Mark:
Very fun topic. Three choices from UK courses I've played.
-- Boat of Garten's 15th. A 307 yard par 4, no bunkers, with a very deep depression about 200 yards from the tee. I've written on a previous thread that it can played (by an average golfer) as something of a 7 iron-7 iron hole. Or you drive into the depression -- it's only 11o yards to the middle of the green -- but it's totally blind and steeply uphill. Or you can try to drive over the depression, but it's at least a 220-230-yard carry. The green is very shallow, only 24 yards deep, forcing even more thought into the choice off the tee. Not the Boat's best hole, but its most electic.

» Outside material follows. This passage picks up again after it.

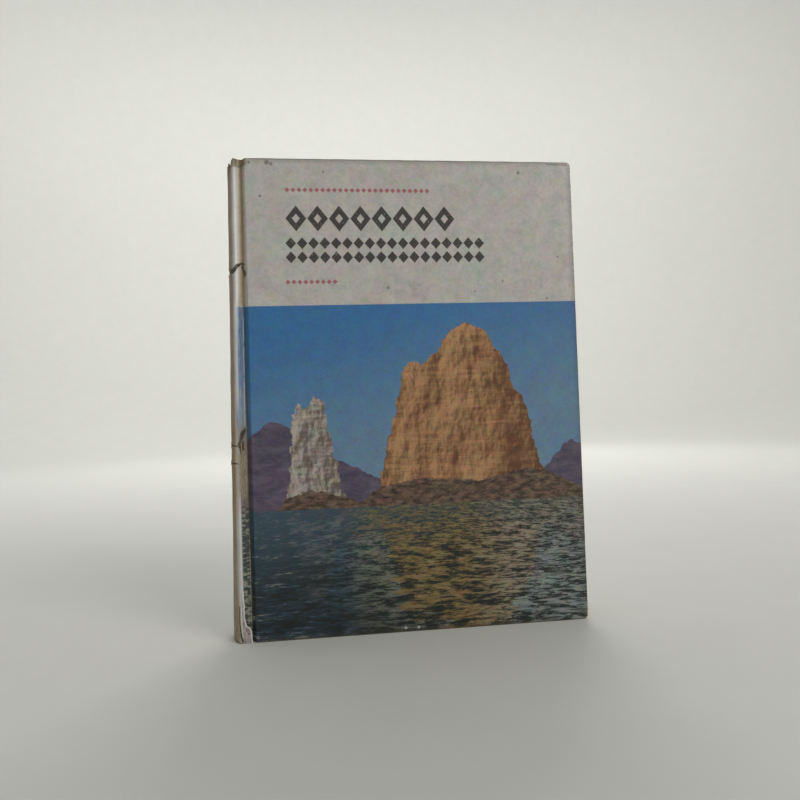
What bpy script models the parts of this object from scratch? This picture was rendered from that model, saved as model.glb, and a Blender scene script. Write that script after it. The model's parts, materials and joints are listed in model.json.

-- Crail Balcomie's 7th, a 347 yard par 4. Somewhat similar to the opening hole at Prestwick -- a rock wall is OB right for two-thirds of the hole, and it is right next to the fairway. There is a huge falloff along the entire left side of the fairway, and the green -- bunkered right and back-left -- sits near the bottom of the depression. To catch the falloff and boost your ball forward requires a drive of about 270 yards. A fun hole, because the tee shot is so unnerving, as the wall/OB, deep falloff, and no sight of the green leaves one uncertain about the tee ball's prospects.
-- Machrihanish's 6th -- one of the many great par 4s on Mach's front nine, it's the quirkiest, with huge mounds, deep depressions, a solitary pit bunker, and fairway that's about as non-linear as it gets awaiting the golfer on the tee. A straight hole of 315 yards that looks anything but straight from the tee. The green sits in a bit of a hollow with two pit bunkers flanking left and right front.